§ The problem:
Quote the whole listing verbatim.

#### Stored data

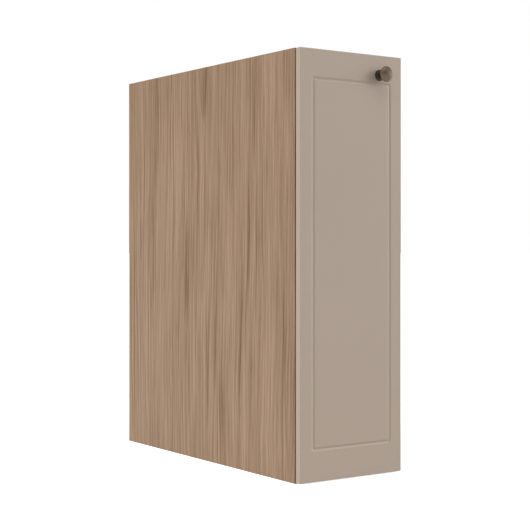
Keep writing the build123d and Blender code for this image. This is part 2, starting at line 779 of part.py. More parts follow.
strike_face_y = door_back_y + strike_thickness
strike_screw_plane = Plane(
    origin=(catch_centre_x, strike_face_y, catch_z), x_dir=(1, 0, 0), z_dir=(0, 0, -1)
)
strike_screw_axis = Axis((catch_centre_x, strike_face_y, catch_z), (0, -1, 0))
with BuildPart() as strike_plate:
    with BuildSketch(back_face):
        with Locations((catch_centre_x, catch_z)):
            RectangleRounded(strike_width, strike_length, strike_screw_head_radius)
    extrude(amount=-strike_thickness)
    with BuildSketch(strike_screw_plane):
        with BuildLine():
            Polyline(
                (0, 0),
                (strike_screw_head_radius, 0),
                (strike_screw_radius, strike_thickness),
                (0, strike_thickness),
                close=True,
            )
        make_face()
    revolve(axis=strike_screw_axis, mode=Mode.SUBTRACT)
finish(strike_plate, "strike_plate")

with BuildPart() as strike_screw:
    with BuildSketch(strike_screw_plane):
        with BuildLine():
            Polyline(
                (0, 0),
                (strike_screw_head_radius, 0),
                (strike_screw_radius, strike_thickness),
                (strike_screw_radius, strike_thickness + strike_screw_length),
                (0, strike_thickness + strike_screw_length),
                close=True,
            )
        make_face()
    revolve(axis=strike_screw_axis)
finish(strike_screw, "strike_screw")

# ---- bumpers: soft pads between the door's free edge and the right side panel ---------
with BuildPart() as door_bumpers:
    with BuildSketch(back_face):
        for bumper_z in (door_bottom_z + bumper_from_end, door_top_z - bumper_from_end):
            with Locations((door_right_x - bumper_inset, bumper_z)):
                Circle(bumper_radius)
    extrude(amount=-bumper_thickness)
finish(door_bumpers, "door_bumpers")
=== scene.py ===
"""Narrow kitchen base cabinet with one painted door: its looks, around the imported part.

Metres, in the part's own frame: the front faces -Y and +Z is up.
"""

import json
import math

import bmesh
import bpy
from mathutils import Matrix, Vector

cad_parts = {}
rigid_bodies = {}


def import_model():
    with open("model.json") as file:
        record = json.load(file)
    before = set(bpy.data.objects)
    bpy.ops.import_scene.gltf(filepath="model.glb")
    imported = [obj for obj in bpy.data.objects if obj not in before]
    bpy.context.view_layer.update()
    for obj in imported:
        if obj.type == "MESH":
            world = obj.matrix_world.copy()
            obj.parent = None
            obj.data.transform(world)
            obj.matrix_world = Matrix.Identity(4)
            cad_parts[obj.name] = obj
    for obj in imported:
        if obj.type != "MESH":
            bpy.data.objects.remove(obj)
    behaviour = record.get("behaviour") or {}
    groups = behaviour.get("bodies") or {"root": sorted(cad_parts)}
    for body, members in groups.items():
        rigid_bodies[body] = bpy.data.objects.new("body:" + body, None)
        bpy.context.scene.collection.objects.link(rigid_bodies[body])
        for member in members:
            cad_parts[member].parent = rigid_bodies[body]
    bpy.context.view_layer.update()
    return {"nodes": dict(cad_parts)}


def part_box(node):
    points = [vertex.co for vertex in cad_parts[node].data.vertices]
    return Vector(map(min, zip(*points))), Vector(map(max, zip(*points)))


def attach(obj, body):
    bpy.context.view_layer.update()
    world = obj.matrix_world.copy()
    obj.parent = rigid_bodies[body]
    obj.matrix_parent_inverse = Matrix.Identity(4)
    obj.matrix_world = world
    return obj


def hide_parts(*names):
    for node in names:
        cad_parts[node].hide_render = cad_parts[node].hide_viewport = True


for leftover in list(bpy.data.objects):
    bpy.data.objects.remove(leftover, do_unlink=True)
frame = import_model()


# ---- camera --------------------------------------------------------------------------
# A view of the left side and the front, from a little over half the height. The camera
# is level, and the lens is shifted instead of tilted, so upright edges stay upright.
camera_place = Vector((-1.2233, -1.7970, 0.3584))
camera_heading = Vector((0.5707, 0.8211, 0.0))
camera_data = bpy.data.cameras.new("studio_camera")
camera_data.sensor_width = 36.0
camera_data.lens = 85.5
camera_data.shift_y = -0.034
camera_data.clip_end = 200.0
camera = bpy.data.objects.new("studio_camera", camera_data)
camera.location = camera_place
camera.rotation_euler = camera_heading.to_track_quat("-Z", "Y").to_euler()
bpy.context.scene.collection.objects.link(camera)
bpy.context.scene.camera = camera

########

§ Result of this exercise:
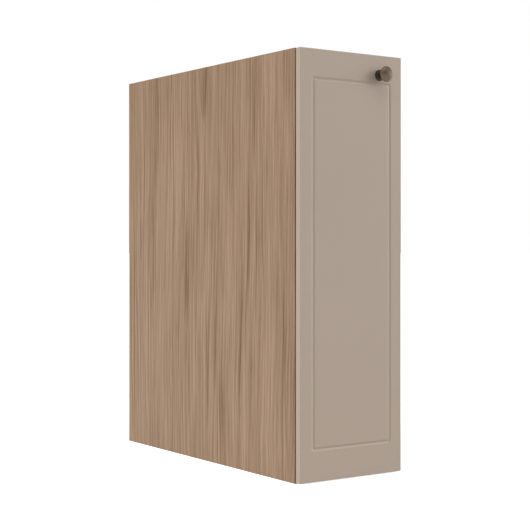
Keep writing the build123d and Blender code for this image. This is part 2, starting at line 779 of part.py. More parts follow.
strike_face_y = door_back_y + strike_thickness
strike_screw_plane = Plane(
    origin=(catch_centre_x, strike_face_y, catch_z), x_dir=(1, 0, 0), z_dir=(0, 0, -1)
)
strike_screw_axis = Axis((catch_centre_x, strike_face_y, catch_z), (0, -1, 0))
with BuildPart() as strike_plate:
    with BuildSketch(back_face):
        with Locations((catch_centre_x, catch_z)):
            RectangleRounded(strike_width, strike_length, strike_screw_head_radius)
    extrude(amount=-strike_thickness)
    with BuildSketch(strike_screw_plane):
        with BuildLine():
            Polyline(
                (0, 0),
                (strike_screw_head_radius, 0),
                (strike_screw_radius, strike_thickness),
                (0, strike_thickness),
                close=True,
            )
        make_face()
    revolve(axis=strike_screw_axis, mode=Mode.SUBTRACT)
finish(strike_plate, "strike_plate")

with BuildPart() as strike_screw:
    with BuildSketch(strike_screw_plane):
        with BuildLine():
            Polyline(
                (0, 0),
                (strike_screw_head_radius, 0),
                (strike_screw_radius, strike_thickness),
                (strike_screw_radius, strike_thickness + strike_screw_length),
                (0, strike_thickness + strike_screw_length),
                close=True,
            )
        make_face()
    revolve(axis=strike_screw_axis)
finish(strike_screw, "strike_screw")

# ---- bumpers: soft pads between the door's free edge and the right side panel ---------
with BuildPart() as door_bumpers:
    with BuildSketch(back_face):
        for bumper_z in (door_bottom_z + bumper_from_end, door_top_z - bumper_from_end):
            with Locations((door_right_x - bumper_inset, bumper_z)):
                Circle(bumper_radius)
    extrude(amount=-bumper_thickness)
finish(door_bumpers, "door_bumpers")
=== scene.py ===
"""Narrow kitchen base cabinet with one painted door: its looks, around the imported part.

Metres, in the part's own frame: the front faces -Y and +Z is up.
"""

import json
import math

import bmesh
import bpy
from mathutils import Matrix, Vector

cad_parts = {}
rigid_bodies = {}


def import_model():
    with open("model.json") as file:
        record = json.load(file)
    before = set(bpy.data.objects)
    bpy.ops.import_scene.gltf(filepath="model.glb")
    imported = [obj for obj in bpy.data.objects if obj not in before]
    bpy.context.view_layer.update()
    for obj in imported:
        if obj.type == "MESH":
            world = obj.matrix_world.copy()
            obj.parent = None
            obj.data.transform(world)
            obj.matrix_world = Matrix.Identity(4)
            cad_parts[obj.name] = obj
    for obj in imported:
        if obj.type != "MESH":
            bpy.data.objects.remove(obj)
    behaviour = record.get("behaviour") or {}
    groups = behaviour.get("bodies") or {"root": sorted(cad_parts)}
    for body, members in groups.items():
        rigid_bodies[body] = bpy.data.objects.new("body:" + body, None)
        bpy.context.scene.collection.objects.link(rigid_bodies[body])
        for member in members:
            cad_parts[member].parent = rigid_bodies[body]
    bpy.context.view_layer.update()
    return {"nodes": dict(cad_parts)}


def part_box(node):
    points = [vertex.co for vertex in cad_parts[node].data.vertices]
    return Vector(map(min, zip(*points))), Vector(map(max, zip(*points)))


def attach(obj, body):
    bpy.context.view_layer.update()
    world = obj.matrix_world.copy()
    obj.parent = rigid_bodies[body]
    obj.matrix_parent_inverse = Matrix.Identity(4)
    obj.matrix_world = world
    return obj


def hide_parts(*names):
    for node in names:
        cad_parts[node].hide_render = cad_parts[node].hide_viewport = True


for leftover in list(bpy.data.objects):
    bpy.data.objects.remove(leftover, do_unlink=True)
frame = import_model()


# ---- camera --------------------------------------------------------------------------
# A view of the left side and the front, from a little over half the height. The camera
# is level, and the lens is shifted instead of tilted, so upright edges stay upright.
camera_place = Vector((-1.2233, -1.7970, 0.3584))
camera_heading = Vector((0.5707, 0.8211, 0.0))
camera_data = bpy.data.cameras.new("studio_camera")
camera_data.sensor_width = 36.0
camera_data.lens = 85.5
camera_data.shift_y = -0.034
camera_data.clip_end = 200.0
camera = bpy.data.objects.new("studio_camera", camera_data)
camera.location = camera_place
camera.rotation_euler = camera_heading.to_track_quat("-Z", "Y").to_euler()
bpy.context.scene.collection.objects.link(camera)
bpy.context.scene.camera = camera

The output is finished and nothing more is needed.